• _Your objective_
Copy the full set of lines exactly as given.

++++++++++

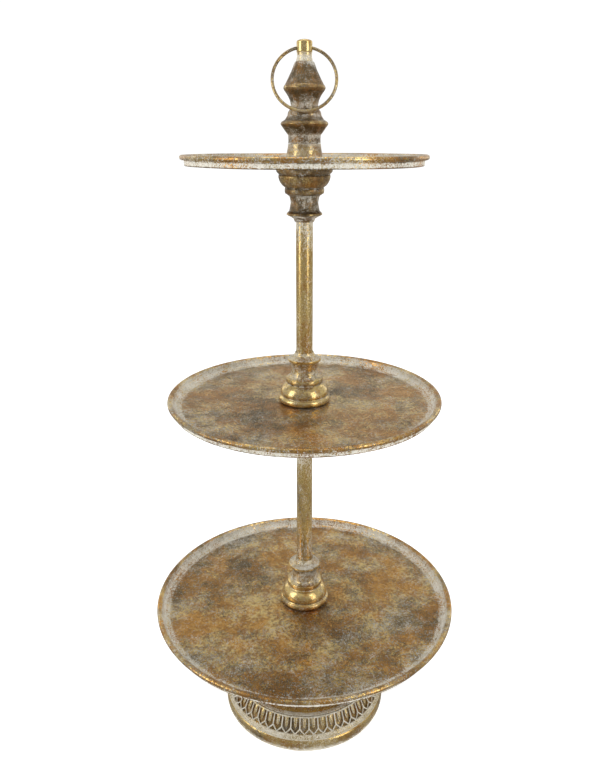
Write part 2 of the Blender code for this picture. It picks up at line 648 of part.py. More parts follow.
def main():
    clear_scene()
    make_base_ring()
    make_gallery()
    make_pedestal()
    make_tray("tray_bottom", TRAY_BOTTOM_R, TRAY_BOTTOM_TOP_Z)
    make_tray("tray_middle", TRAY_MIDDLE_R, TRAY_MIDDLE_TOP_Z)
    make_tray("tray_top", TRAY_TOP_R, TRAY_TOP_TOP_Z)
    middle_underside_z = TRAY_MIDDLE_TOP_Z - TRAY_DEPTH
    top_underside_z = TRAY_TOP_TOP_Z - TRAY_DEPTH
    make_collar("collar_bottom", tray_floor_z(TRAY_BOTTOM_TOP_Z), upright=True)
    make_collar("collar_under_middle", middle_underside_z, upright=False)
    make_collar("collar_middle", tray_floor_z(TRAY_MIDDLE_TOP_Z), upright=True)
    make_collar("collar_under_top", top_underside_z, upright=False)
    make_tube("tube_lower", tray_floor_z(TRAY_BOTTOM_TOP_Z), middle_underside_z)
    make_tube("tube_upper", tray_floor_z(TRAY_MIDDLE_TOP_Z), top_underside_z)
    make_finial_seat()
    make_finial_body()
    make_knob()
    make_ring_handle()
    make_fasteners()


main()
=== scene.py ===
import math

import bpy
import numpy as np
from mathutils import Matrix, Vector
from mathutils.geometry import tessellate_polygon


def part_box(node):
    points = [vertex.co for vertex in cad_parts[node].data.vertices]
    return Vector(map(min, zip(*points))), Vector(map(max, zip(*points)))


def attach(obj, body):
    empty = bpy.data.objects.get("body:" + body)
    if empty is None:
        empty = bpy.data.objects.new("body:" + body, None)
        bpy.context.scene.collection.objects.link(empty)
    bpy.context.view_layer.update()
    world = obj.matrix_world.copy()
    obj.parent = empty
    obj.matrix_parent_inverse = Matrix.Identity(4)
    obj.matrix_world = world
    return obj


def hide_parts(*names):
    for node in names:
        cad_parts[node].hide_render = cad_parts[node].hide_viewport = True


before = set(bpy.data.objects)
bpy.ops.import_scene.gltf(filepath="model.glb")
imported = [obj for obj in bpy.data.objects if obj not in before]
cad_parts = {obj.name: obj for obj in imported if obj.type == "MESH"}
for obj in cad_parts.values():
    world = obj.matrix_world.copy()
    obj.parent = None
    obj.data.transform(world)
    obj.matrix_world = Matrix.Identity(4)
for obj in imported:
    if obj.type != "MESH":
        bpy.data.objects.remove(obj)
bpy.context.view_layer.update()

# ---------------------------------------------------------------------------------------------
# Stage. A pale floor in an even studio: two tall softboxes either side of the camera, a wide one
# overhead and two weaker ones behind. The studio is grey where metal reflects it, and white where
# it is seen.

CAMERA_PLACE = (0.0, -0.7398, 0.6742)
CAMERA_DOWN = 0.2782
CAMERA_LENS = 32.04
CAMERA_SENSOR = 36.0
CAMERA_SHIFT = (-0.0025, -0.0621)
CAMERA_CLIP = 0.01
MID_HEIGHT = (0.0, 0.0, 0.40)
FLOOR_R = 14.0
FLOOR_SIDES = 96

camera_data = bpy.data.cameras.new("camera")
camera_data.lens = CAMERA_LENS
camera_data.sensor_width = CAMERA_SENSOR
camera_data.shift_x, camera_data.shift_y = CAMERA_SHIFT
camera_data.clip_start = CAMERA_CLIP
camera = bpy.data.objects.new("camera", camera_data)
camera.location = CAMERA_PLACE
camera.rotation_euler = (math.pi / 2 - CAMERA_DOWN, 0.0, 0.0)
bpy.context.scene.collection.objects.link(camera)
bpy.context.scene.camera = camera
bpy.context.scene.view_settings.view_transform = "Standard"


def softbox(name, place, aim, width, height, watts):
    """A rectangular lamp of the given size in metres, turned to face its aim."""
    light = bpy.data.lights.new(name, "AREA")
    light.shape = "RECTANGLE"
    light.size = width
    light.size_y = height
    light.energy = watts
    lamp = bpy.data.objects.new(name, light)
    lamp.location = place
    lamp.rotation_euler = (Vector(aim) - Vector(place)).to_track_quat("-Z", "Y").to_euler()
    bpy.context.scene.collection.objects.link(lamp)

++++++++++

• _Exercise response_
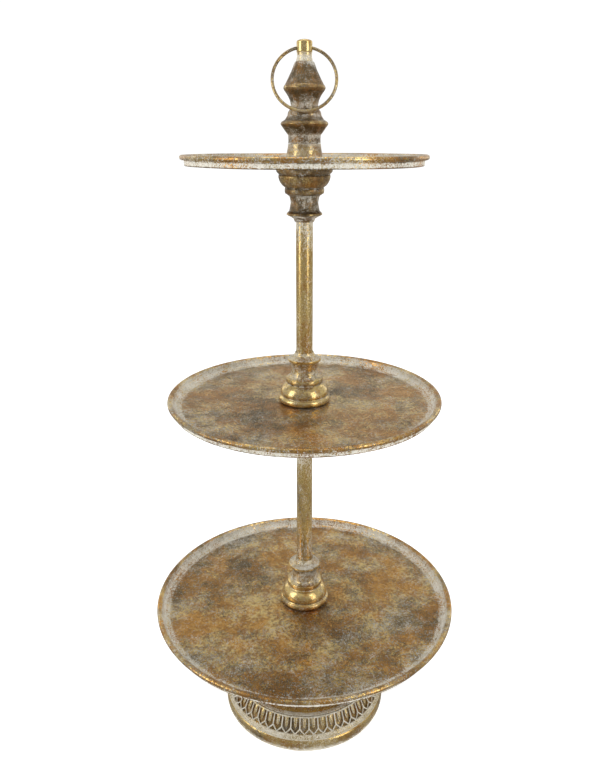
Write part 2 of the Blender code for this picture. It picks up at line 648 of part.py. More parts follow.
def main():
    clear_scene()
    make_base_ring()
    make_gallery()
    make_pedestal()
    make_tray("tray_bottom", TRAY_BOTTOM_R, TRAY_BOTTOM_TOP_Z)
    make_tray("tray_middle", TRAY_MIDDLE_R, TRAY_MIDDLE_TOP_Z)
    make_tray("tray_top", TRAY_TOP_R, TRAY_TOP_TOP_Z)
    middle_underside_z = TRAY_MIDDLE_TOP_Z - TRAY_DEPTH
    top_underside_z = TRAY_TOP_TOP_Z - TRAY_DEPTH
    make_collar("collar_bottom", tray_floor_z(TRAY_BOTTOM_TOP_Z), upright=True)
    make_collar("collar_under_middle", middle_underside_z, upright=False)
    make_collar("collar_middle", tray_floor_z(TRAY_MIDDLE_TOP_Z), upright=True)
    make_collar("collar_under_top", top_underside_z, upright=False)
    make_tube("tube_lower", tray_floor_z(TRAY_BOTTOM_TOP_Z), middle_underside_z)
    make_tube("tube_upper", tray_floor_z(TRAY_MIDDLE_TOP_Z), top_underside_z)
    make_finial_seat()
    make_finial_body()
    make_knob()
    make_ring_handle()
    make_fasteners()


main()
=== scene.py ===
import math

import bpy
import numpy as np
from mathutils import Matrix, Vector
from mathutils.geometry import tessellate_polygon


def part_box(node):
    points = [vertex.co for vertex in cad_parts[node].data.vertices]
    return Vector(map(min, zip(*points))), Vector(map(max, zip(*points)))


def attach(obj, body):
    empty = bpy.data.objects.get("body:" + body)
    if empty is None:
        empty = bpy.data.objects.new("body:" + body, None)
        bpy.context.scene.collection.objects.link(empty)
    bpy.context.view_layer.update()
    world = obj.matrix_world.copy()
    obj.parent = empty
    obj.matrix_parent_inverse = Matrix.Identity(4)
    obj.matrix_world = world
    return obj


def hide_parts(*names):
    for node in names:
        cad_parts[node].hide_render = cad_parts[node].hide_viewport = True


before = set(bpy.data.objects)
bpy.ops.import_scene.gltf(filepath="model.glb")
imported = [obj for obj in bpy.data.objects if obj not in before]
cad_parts = {obj.name: obj for obj in imported if obj.type == "MESH"}
for obj in cad_parts.values():
    world = obj.matrix_world.copy()
    obj.parent = None
    obj.data.transform(world)
    obj.matrix_world = Matrix.Identity(4)
for obj in imported:
    if obj.type != "MESH":
        bpy.data.objects.remove(obj)
bpy.context.view_layer.update()

# ---------------------------------------------------------------------------------------------
# Stage. A pale floor in an even studio: two tall softboxes either side of the camera, a wide one
# overhead and two weaker ones behind. The studio is grey where metal reflects it, and white where
# it is seen.

CAMERA_PLACE = (0.0, -0.7398, 0.6742)
CAMERA_DOWN = 0.2782
CAMERA_LENS = 32.04
CAMERA_SENSOR = 36.0
CAMERA_SHIFT = (-0.0025, -0.0621)
CAMERA_CLIP = 0.01
MID_HEIGHT = (0.0, 0.0, 0.40)
FLOOR_R = 14.0
FLOOR_SIDES = 96

camera_data = bpy.data.cameras.new("camera")
camera_data.lens = CAMERA_LENS
camera_data.sensor_width = CAMERA_SENSOR
camera_data.shift_x, camera_data.shift_y = CAMERA_SHIFT
camera_data.clip_start = CAMERA_CLIP
camera = bpy.data.objects.new("camera", camera_data)
camera.location = CAMERA_PLACE
camera.rotation_euler = (math.pi / 2 - CAMERA_DOWN, 0.0, 0.0)
bpy.context.scene.collection.objects.link(camera)
bpy.context.scene.camera = camera
bpy.context.scene.view_settings.view_transform = "Standard"


def softbox(name, place, aim, width, height, watts):
    """A rectangular lamp of the given size in metres, turned to face its aim."""
    light = bpy.data.lights.new(name, "AREA")
    light.shape = "RECTANGLE"
    light.size = width
    light.size_y = height
    light.energy = watts
    lamp = bpy.data.objects.new(name, light)
    lamp.location = place
    lamp.rotation_euler = (Vector(aim) - Vector(place)).to_track_quat("-Z", "Y").to_euler()
    bpy.context.scene.collection.objects.link(lamp)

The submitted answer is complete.